Fountain pens are wonderful. That’s a given. But because they use water-based ink, they’re really not suitable for most run-of-the-mill paper (see what I did, there?). Fountain pens aren’t very popular in the US, so most of the everyday paper found here is a poor match for pens that use water-based inks. Ballpoints and gel pens effectively make up the entirety of American daily writing instruments, so manufacturers only need to supply paper that works well with those inks…which, really, any crappy paper can do.

So that leaves us poor fountain pen users stuck buying higher quality paper, mostly imported from France or Japan. These papers are great, but they’re pretty expensive compared to the filler paper and notebooks found all over the US.

The Case for Cheap Notebooks

It flat-out stinks that we have to pay $9 to $15 for a fountain pen friendly notebook when you can pick up composition books for $0.50 at the BigBoxStore when schools are about to start up again.

Sometimes you just don’t want to waste a good Rhodia DotPad for work notes, you know? So a common question from students and other people on small budgets is if there is any cheap paper that works well with fountain pens. Most of the time, the answer is “no,” but every once in a while someone finds a cheapie notebook that surprises.
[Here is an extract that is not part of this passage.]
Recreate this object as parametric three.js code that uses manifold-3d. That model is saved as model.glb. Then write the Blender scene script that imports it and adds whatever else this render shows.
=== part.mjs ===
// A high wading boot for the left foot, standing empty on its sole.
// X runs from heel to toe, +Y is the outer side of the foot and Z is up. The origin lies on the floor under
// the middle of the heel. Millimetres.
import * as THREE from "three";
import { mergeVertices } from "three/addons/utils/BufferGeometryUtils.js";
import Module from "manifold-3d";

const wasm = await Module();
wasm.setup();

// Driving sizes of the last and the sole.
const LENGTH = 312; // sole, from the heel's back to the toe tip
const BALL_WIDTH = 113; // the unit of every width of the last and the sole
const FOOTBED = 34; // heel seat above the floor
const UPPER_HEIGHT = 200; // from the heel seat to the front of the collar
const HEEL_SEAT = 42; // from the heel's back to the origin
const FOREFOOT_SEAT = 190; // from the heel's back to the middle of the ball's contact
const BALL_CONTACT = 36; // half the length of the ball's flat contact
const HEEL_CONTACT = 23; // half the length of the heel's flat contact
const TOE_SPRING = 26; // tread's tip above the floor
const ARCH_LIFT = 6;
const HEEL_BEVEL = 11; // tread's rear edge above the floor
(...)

Enter Jeckyll & Hyde (a.k.a. Norcom)

Over the last couple of years, there’s been a lot of flap over Norcom composition books, which you can get for $0.50 (half a US dollar) during back-to-school time. These notebooks are very close to B5 sized, have stiff card-stock covers, come in both college and wide ruling, and have pretty durable fabric tape binding (over staples). They really make perfect work notebooks.

Due to their cheap prices and ubiquitous presence in every store in America, people started trying these Norcom notebooks with fountain pens. Some found them to be very fountain pen friendly and praised them online. Others found them to be absolutely unusable due to crazy amounts of feathering and bleed. How could one notebook yield such different results?

A Tale of Two Countries (Or Twelve)

After much discussion, arguing, name-calling, questioning, and tears, folks started to notice that these Norcom notebooks were coming from various countries, with a strong correlation between certain countries and paper quality. It was largely believed that American and Vietnamese paper were the worst, Brazilian paper was the best, and the Indian & Mexican paper were inconsistent.

I happened to be passing through a BigBoxStore while on vacation, and remembered the Norcom discussions as I passed through the back-to-school area (if you thought I could get through there without buying something, you’re very mistaken). So I picked up a sample from each country I could find, ending up with Norcom composition books from Brazil, Colombia, Vietnam, and the USA. I also picked up a Casemate (store brand) composition book from China just for fun (I liked the plastic cover).

So I put each one through several tests with various types of pens to see how they performed.

A Quick Look at the Differences

Although the Norcom books have similar covers, interior cover prints, and tape-over-staples binding, just about every attribute is different across all of them:

Norcom Brazil

In most of the posts I found online, the Brazilian books were found to be the best. Not this time, though. This composition book was the worst one I tried. And I mean it was horrid.

Norcom Colombia

I’m not sure I read any posts or opinions on paper from Colombia, so this one was a total wild card for me. (I didn’t see any notebooks from Mexico, so maybe they switched plants from Mexico to Colombia?)

Norcom Composition Book (USA)

I expected the US paper to be the worst. Imagine my surprise when it had the least amount of feathering of all five notebooks.

Norcom Composition Book (Vietnam)

I didn’t have very high hopes for the Vietnamese paper going into this. It performed a little better than I expected, but not well enough for me to consider it for use.

Casemate Composition Book (China)

Just for fun, I figured I’d throw in a Casemate composition book, too. It’s from China, so I thought it would be nice to get another country in the mix. The Casemate was twice the cost of the Norcom (a full $1.00), but I like the plastic cover and the fact that it’s college-ruled.

Final Thoughts

Honestly, except for the heinous Brazilian paper, all these notebooks can be used with fountain pens…at least ones with fine nibs. If you feel the need to use broad, wet pens, then you should probably just stick with Rhodia or Clairefontaine. But if you’re looking for a cheap notebook for work or school and you’re okay with fine-nibbed fountain pens, then most of these books can work for you.